After the interview, Marilynne took me on a tour through her and Tim’s home and pointed out all of the framed artwork that she had completed in Creative Aging. She set out a pile of unframed artwork on her dining table, describing what each was made out of and if she liked that particular medium. I asked her about two painted ceramic flowers that she took out of a box with other ceramic and jewelry pieces and she told me that she and Tim had each made one and that Tim’s was actually the better one, but he would never admit that.

Marilynne and Sheila pose with Marilynne’s Statue of Liberty painting, made with, surprise, watercolor

I asked Marilynne what the class means to her and she replied that it gives her a feeling of accomplishment

Marilynne: You know, when you do a project, even it doesn’t come out great, you’ve created something. It’s a very worthwhile program and it helps a lot of people, I hope it continues.

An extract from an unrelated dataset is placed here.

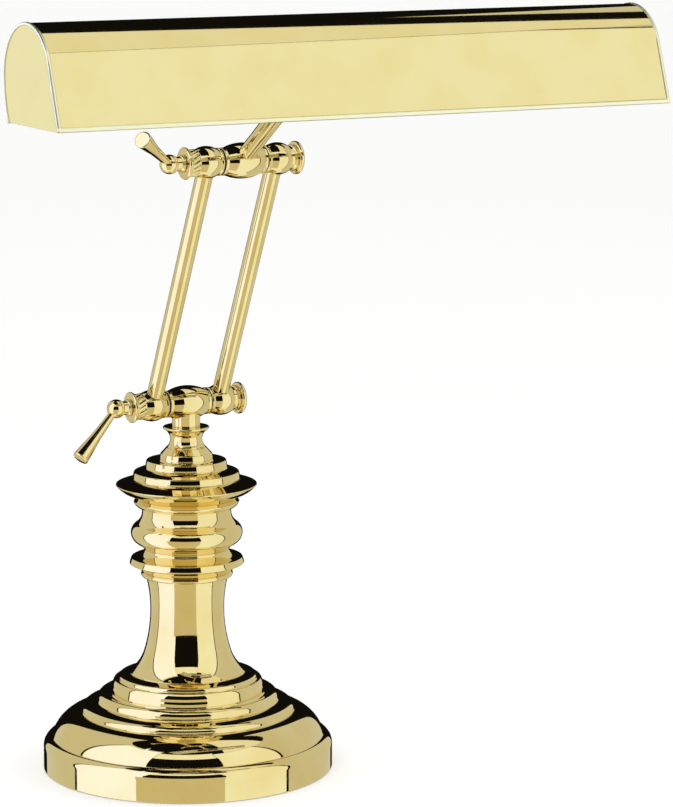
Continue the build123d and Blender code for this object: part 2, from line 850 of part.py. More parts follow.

I spoke to Sheila Guffey, the teaching artist that works with Marilynne and Tim, shortly after our interview to hear about her experience with the couple.

Marilynne and Sheila pose with Marilynne’s Statue of Liberty painting, made with, surprise, watercolor

Sheila: Marilynne has never missed a class since she moved to Lionwood. She is eager to learn and always excited about and grateful for the art class. She is extremely caring, social, and encourages others to be creative. She has been an advocate for our classes and the program, promoting it to others in the facility. She asked Tim to join the classes and he became a regular for us, too. He always made something for Marilynne, which was sweet. We had no idea they were dating until maybe six months later when Marilynne came to class with a ring on her finger!

Sheila told me the purpose of the program is for individuals to socialize and have fun, but more importantly to create art that gives them a sense of pride and to let go of the stress that aging brings. Marilynne and Tim are certainly proof that these can be accomplished, and sometimes something else just as sweet.

We wish the newlyweds all the best and hope they continue to fill their walls with art!